Female lawyers not buying defense of ’socially inept’ judge who kept asking them for dates

By Joe Mandak, AP
Tuesday, April 13, 2010

Women wary of ’socially inept’ Pa. judge’s defense

PITTSBURGH — Judge Gerard Alonge isn’t that different from other guys who can’t get a date. The trouble, prosecutors say, is that the objects of his affection are the women in his courtroom, and he isn’t getting the message that his crushes aren’t interested.

Though Alonge’s attorney portrays him as an awkward but harmless would-be Romeo, that might not matter to the Pennsylvania Court of Judicial Discipline, which heard the judge’s case in Harrisburg on Monday after the targets of his affection — six women, including five attorneys — complained.

“He’s socially inept and challenged with women, yeah,” defense attorney Philip Friedman said of the 51-year-old Alonge, who has never been married and hasn’t dated in years. “He’s not the only one out there; he just happens to be a judge.”

Alonge has served for four years in a district court outside Erie, in northwestern Pennsylvania, and could lose his $81,000-a-year job if the discipline court removes him from office.

Six women mostly in their late 20s and early 30s testified Monday that Alonge called them repeatedly, sometimes showing up unannounced at their homes or offices, Friedman said. Among them was a woman who appeared before the judge on an underage drinking citation at age 17 and said he contacted her much later.

Jillian Nolan, 30, now an attorney in Pittsburgh, told The Associated Press on Tuesday that she refused to answer Alonge’s calls when she clerked for Erie County Judge Shad Connelly.

“There was a reason I didn’t take any of those phone calls: because I had heard all the other women’s stories,” Nolan said.

Assistant public defender Julia Bagnoni testified that Alonge pulled up behind her car in her driveway, unannounced and uninvited, at 7 p.m. on Oct. 30, 2007. She told the AP that she was frightened because her toddler was with her, and that Alonge left only after she told him at least 20 times that she had to go.

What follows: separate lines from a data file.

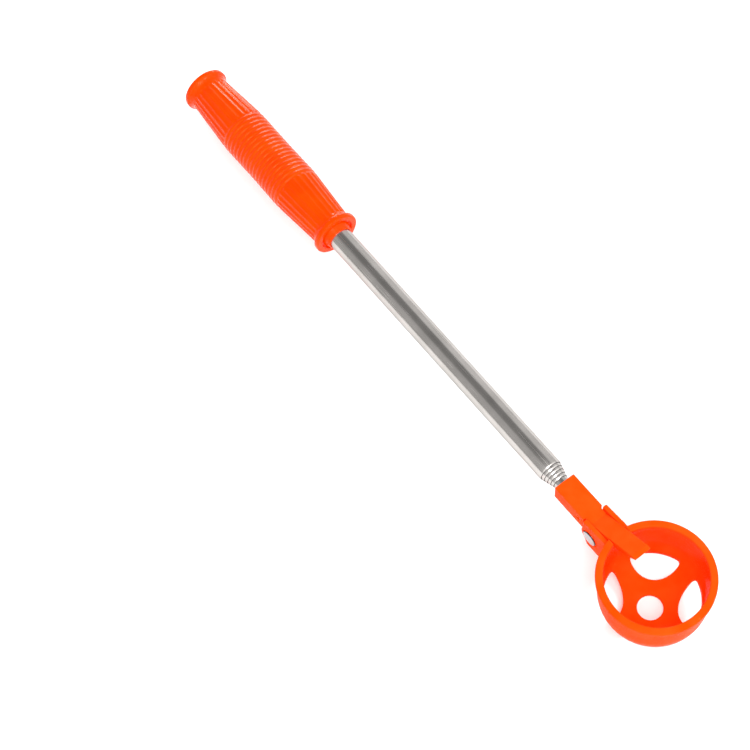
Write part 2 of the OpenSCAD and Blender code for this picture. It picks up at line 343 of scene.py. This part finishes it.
def surface(name, light, dark, worn, metallic, roughness, grain, grain_bump, scratch, scratch_bump,
            edge_wear, ior=1.45, tint=(1.0, 1.0, 1.0)):
    """A procedural finish: mottled colour, grain, fine scratches and worn edges.

    light and dark are the ends of the mottle, worn is the colour of rubbed edges, roughness is a
    (low, high) pair, and grain and scratch are the features per metre along X, Y and Z.
    """
    material = bpy.data.materials.new(name)
    material.use_nodes = True
    tree = material.node_tree
    shader = tree.nodes["Principled BSDF"]
    shader.inputs["Metallic"].default_value = metallic
    shader.inputs["IOR"].default_value = ior
    shader.inputs["Specular Tint"].default_value = (*tint, 1.0)
    place = node(tree, "ShaderNodeTexCoord").outputs["Object"]
    mottle_scale, patch_scale, scuff_roughness = (90.0, 90.0, 90.0), (400.0, 400.0, 400.0), 0.12

    mottle = remap(tree, noise(tree, place, mottle_scale, detail=3.0), 0.35, 0.65)
    fine = noise(tree, place, grain, detail=5.0)
    scuffs = remap(tree, noise(tree, place, scratch, detail=2.0), 0.62, 0.7)
    edge = remap(tree, node(tree, "ShaderNodeNewGeometry").outputs["Pointiness"], 0.52, 0.6)
    patches = remap(tree, noise(tree, place, patch_scale), 0.4, 0.6)
    rubbed = combine(tree, "MULTIPLY", combine(tree, "MULTIPLY", edge, patches), edge_wear)

    colour = mix(tree, mottle, light, dark)
    tree.links.new(mix(tree, rubbed, colour, worn), shader.inputs["Base Color"])

    low, high = roughness
    scuffed = combine(tree, "MULTIPLY", scuffs, scuff_roughness)
    uneven = combine(tree, "ADD", remap(tree, fine, 0.3, 0.7, low, high), scuffed)
    tree.links.new(uneven, shader.inputs["Roughness"])

    grain_relief = node(tree, "ShaderNodeBump", Strength=grain_bump, Distance=0.00005)
    scratch_relief = node(tree, "ShaderNodeBump", Strength=scratch_bump, Distance=0.00003)
    scratch_relief.invert = True
    tree.links.new(fine, grain_relief.inputs["Height"])
    tree.links.new(scuffs, scratch_relief.inputs["Height"])
    tree.links.new(grain_relief.outputs["Normal"], scratch_relief.inputs["Normal"])
    tree.links.new(scratch_relief.outputs["Normal"], shader.inputs["Normal"])
    return material


GRIP_PLASTIC = surface(
    "glossy_orange_plastic",
    light=(1.0, 0.052, 0.0), dark=(1.0, 0.042, 0.0), worn=(1.0, 0.16, 0.04),
    metallic=0.0, roughness=(0.12, 0.2), ior=1.26, tint=(1.0, 0.55, 0.3),
    grain=(2600.0, 2600.0, 2600.0), grain_bump=0.08,
    scratch=(160.0, 1500.0, 1500.0), scratch_bump=0.1, edge_wear=0.35)

HEAD_PLASTIC = surface(
    "moulded_orange_plastic",
    light=(1.0, 0.067, 0.004), dark=(1.0, 0.052, 0.001), worn=(1.0, 0.13, 0.03),
    metallic=0.0, roughness=(0.2, 0.3), ior=1.05, tint=(1.0, 0.55, 0.3),
    grain=(1900.0, 1900.0, 1900.0), grain_bump=0.15,
    scratch=(350.0, 1700.0, 900.0), scratch_bump=0.15, edge_wear=0.4)

TUBE_STEEL = surface(
    "drawn_stainless_tube",
    light=(0.585, 0.555, 0.53), dark=(0.515, 0.49, 0.465), worn=(0.78, 0.76, 0.73),
    metallic=1.0, roughness=(0.13, 0.22), tint=(0.5, 0.5, 0.5),
    grain=(14.0, 2400.0, 2400.0), grain_bump=0.18,
    scratch=(30.0, 2600.0, 2600.0), scratch_bump=0.15, edge_wear=0.6)

# Near-black steel used as painted shade: it darkens the shadowed gaps between the stepped tube mouths and
# the shadow gap under the rivet head's rim.
PAINTED_SHADE_STEEL = surface(
    "painted_shade_dark_steel",
    light=(0.09, 0.085, 0.08), dark=(0.03, 0.028, 0.026), worn=(0.5, 0.48, 0.46),
    metallic=1.0, roughness=(0.24, 0.4),
    grain=(800.0, 2400.0, 2400.0), grain_bump=0.3,
    scratch=(500.0, 2600.0, 2600.0), scratch_bump=0.3, edge_wear=0.8)

BUSH_BRASS = surface(
    "spring_brass",
    light=(0.78, 0.58, 0.29), dark=(0.66, 0.46, 0.2), worn=(0.88, 0.72, 0.42),
    metallic=1.0, roughness=(0.24, 0.38),
    grain=(60.0, 1800.0, 1800.0), grain_bump=0.25,
    scratch=(60.0, 2200.0, 2200.0), scratch_bump=0.25, edge_wear=0.5)

NYLON = surface(
    "natural_nylon",
    light=(0.82, 0.79, 0.71), dark=(0.74, 0.7, 0.61), worn=(0.88, 0.87, 0.83),
    metallic=0.0, roughness=(0.4, 0.55),
    grain=(1500.0, 1500.0, 1500.0), grain_bump=0.3,
    scratch=(500.0, 1500.0, 900.0), scratch_bump=0.2, edge_wear=0.3)

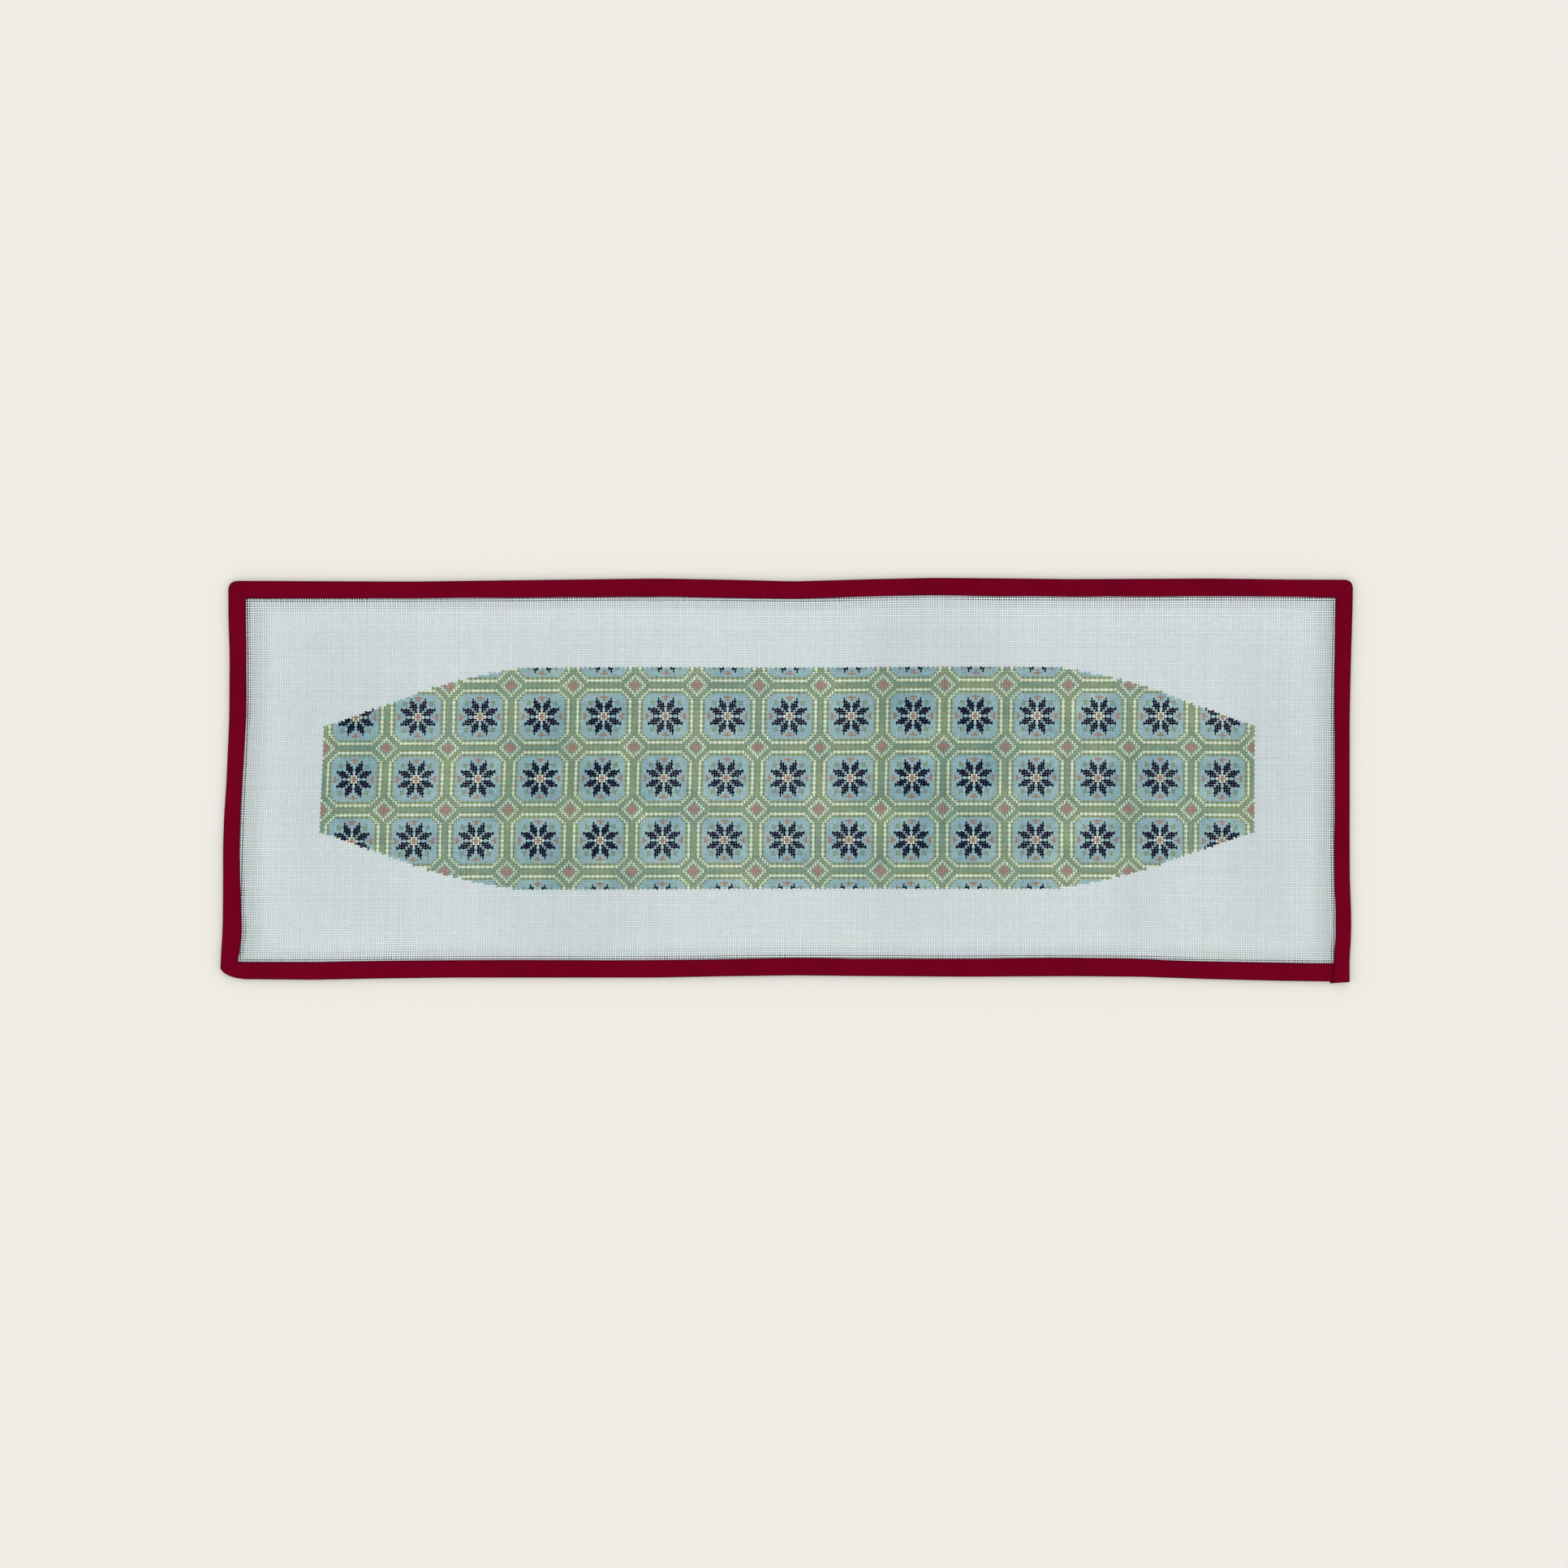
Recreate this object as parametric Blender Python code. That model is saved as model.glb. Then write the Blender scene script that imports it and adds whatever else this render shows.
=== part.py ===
"""Needlepoint canvas panel: a painted mono canvas with a folded bias tape round its edge.

The panel lies flat and face up: +X along its length, +Y up the picture, +Z up.
The origin is under the middle of the panel. Tables are in millimetres, the model is in metres.
"""
from collections import namedtuple

import bmesh
import bpy
import numpy as np

MM = 0.001

# Driving dimensions, in millimetres
PANEL_LEFT = -331.0
PANEL_RIGHT = 333.3
PANEL_TOP = 118.6
PANEL_BOTTOM = -116.6
CANVAS_THICKNESS = 1.0
TAPE_THICKNESS = 1.0
PIECE_GAP = 0.3
GROOVE_START = 2.0
CANVAS_EDGE_CLEARANCE = 1.0
CANVAS_CORNER_TRIM = 2.8
TAPE_WIDTH = 10.3
LIP_ROUND = 0.4
INNER_CORNER_REACH = 0.8
MIDDLE_COLUMNS = 30
MIDDLE_ROWS = 11
GRID_LINES_AT_CORNER = 2
SHARP_ANGLE = 0.7
FOLD_TURNS = (-90, -45, 0, 45, 90)

BINDING_HEIGHT = 2 * TAPE_THICKNESS + 2 * PIECE_GAP + CANVAS_THICKNESS
EDGE_RISE = TAPE_THICKNESS + PIECE_GAP

# One row for each place along a side: where it is, how far the outer edge bulges, how wide the tape is
Side = namedtuple("Side", "along bulge width")
TOP_SIDE = [
    Side(-321, -0.7, 10.5), Side(-220, -1.1, 9.9), Side(-158, -0.3, 10.4), Side(-76, 0.7, 10.8),
    Side(-35, 0.0, 10.8), Side(5, -1.0, 10.5), Side(46, 0.2, 10.3), Side(87, 1.1, 10.3),
    Side(128, 0.8, 10.8), Side(168, 0.3, 10.4), Side(250, 0.7, 10.7), Side(300, 0.1, 10.3),
    Side(327, 0.0, 10.8),
]
BOTTOM_SIDE = [
    Side(-321, 0.9, 10.3), Side(-280, 1.3, 10.4), Side(-239, 0.5, 10.5), Side(-198, 0.0, 10.5),
    Side(-76, 0.0, 10.4), Side(-35, -0.8, 10.2), Side(5, -1.3, 10.4), Side(46, -0.9, 10.4),
    Side(107, -0.5, 10.6), Side(168, -0.8, 11.0), Side(209, -0.5, 10.6), Side(250, 0.9, 10.5),
    Side(291, 1.9, 10.7), Side(321, 2.3, 10.7),
]
LEFT_SIDE = [
    Side(-112, 3.6, 10.4), Side(-100, 3.1, 11.0), Side(-90, 2.3, 12.0), Side(-78, 2.1, 11.0),
    Side(-59, 2.0, 10.3), Side(-40, 2.0, 9.8), Side(-21, 1.4, 9.7), Side(-2, 0.0, 9.4),
    Side(17, -0.8, 9.9), Side(37, -1.7, 10.3), Side(75, -1.9, 10.2), Side(94, -1.2, 10.5),
    Side(109, -1.1, 10.6),
]
RIGHT_SIDE = [
    Side(-117, -0.4, 9.6), Side(-110, -0.7, 9.6), Side(-91, 0.5, 9.3), Side(-78, 0.5, 9.4),
    Side(-59, -0.3, 9.3), Side(-40, -0.4, 9.2), Side(37, -0.4, 9.2), Side(56, 0.0, 9.6),
    Side(75, 0.5, 9.8), Side(87, 0.9, 10.0), Side(109, 1.5, 10.4),
]

# How far each mitred corner is rounded along its two sides, and how blunt it is, up to 1 for a straight cut
Corner = namedtuple("Corner", "reach_x reach_y blunt")
TOP_LEFT = Corner(6.5, 6.0, 0.2)
TOP_RIGHT = Corner(5.5, 6.0, 0.2)
BOTTOM_LEFT = Corner(14.0, 5.3, 0.45)
CORNER_STEPS = 4

# The end of the tape is lapped over its start at the lower right corner, a little longer and thicker there
LAP_DROP_AT_FOLD = 0.8
LAP_DROP_AT_EDGE = 0.2
LAP_RISE = 0.5
LAP_END_WALL = 2.0
LAP_END_GROOVE = 0.3
LAP_GROOVE_CLOSING = 0.25

# Low swells of the canvas between the places where it touches the table
Swell = namedtuple("Swell", "x y half_width half_length rise")
SWELLS = [
    Swell(-262, 10, 52, 120, 0.6), Swell(-128, -20, 66, 130, 0.7), Swell(84, 15, 62, 130, 0.8),
    Swell(206, -30, 24, 90, 0.4), Swell(283, -10, 32, 110, 0.6),
]

# Distances from the tape's inner edge at which the canvas has a grid line as it comes down to the table
SIDE_DESCENT = [0.8, 4.0, 7.5, 11.0, 15.0]
END_DESCENT = [0.8, 3.0, 5.5, 8.0]

TAPE_COLOUR = (0.160, 0.001, 0.016, 1.0)
TAPE_ROUGHNESS = 0.8
CANVAS_COLOUR = (0.585, 0.665, 0.680, 1.0)
CANVAS_ROUGHNESS = 0.85


def remove_everything():
    for item in list(bpy.data.objects):
        bpy.data.objects.remove(item, do_unlink=True)


def column(side, name, along):
    """One column of a side's table, read at the given places with straight lines between the rows."""
    places = [row.along for row in side]
    values = [getattr(row, name) for row in side]
    return np.interp(along, places, values)


def outer_y(side, x):
    bulge = column(side, "bulge", x)
    return PANEL_TOP + bulge if side is TOP_SIDE else PANEL_BOTTOM - bulge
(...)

Bagnoni, 35, said she had met Alonge about a month earlier at a swearing-in ceremony for new attorneys and that he called her repeatedly until the Erie Times-News published a story in April 2008 about complaints she and other women had made.

“That was the end of his phone calls that I noticed on my caller ID,” Bagnoni said. “That’s what did it for me.”

Bagnoni’s home doubles as her office, Friedman said, but he couldn’t explain why Alonge would show up at 7 p.m.

Erin Connelly — an assistant county prosecutor and daughter of Nolan’s former boss — testified that Alonge called repeatedly to ask her to lunch and told her to call him “Jerry.” She refused and had her father contact the district attorney.

Hallie DeMarco, the now-21-year-old woman who was cited for underage drinking, testified that Alonge offered her a secretarial job in March 2008, told her he was “struck” by her beauty and twice showed up at a club where she worked, the Times-News reported.

Alonge declined to comment to the AP. His attorney doesn’t dispute the women’s testimony, only their perceptions of what happened.

Friedman acknowledged that some contacts were “an attempt, I think, to date. Some of them, it was just an attempt to be friendly.” But the judge just “doesn’t pick up on social cues,” he said.

The judge’s conduct was unprofessional but does not rise to the level of discipline, Friedman said.

“He never touched anyone, he never threatened anyone; he was always polite with them — but he was annoying to them,” Friedman acknowledged.

Nolan isn’t buying Friedman’s defense.

“His whole argument is based on the fact that this Judge Alonge is socially inept, but I don’t believe that for a second,” Nolan said. She added that she believes he didn’t show up at her home only because her number was unlisted.

Friedman and a prosecutor from the state Judicial Conduct Board, which brought the charge, must now submit written arguments. If the court rules in a few weeks that Alonge brought disrepute to his office, it will hold another hearing to determine punishment ranging from a reprimand to removal from the bench.

Alonge has been planning to run for a second six-year term in November 2011.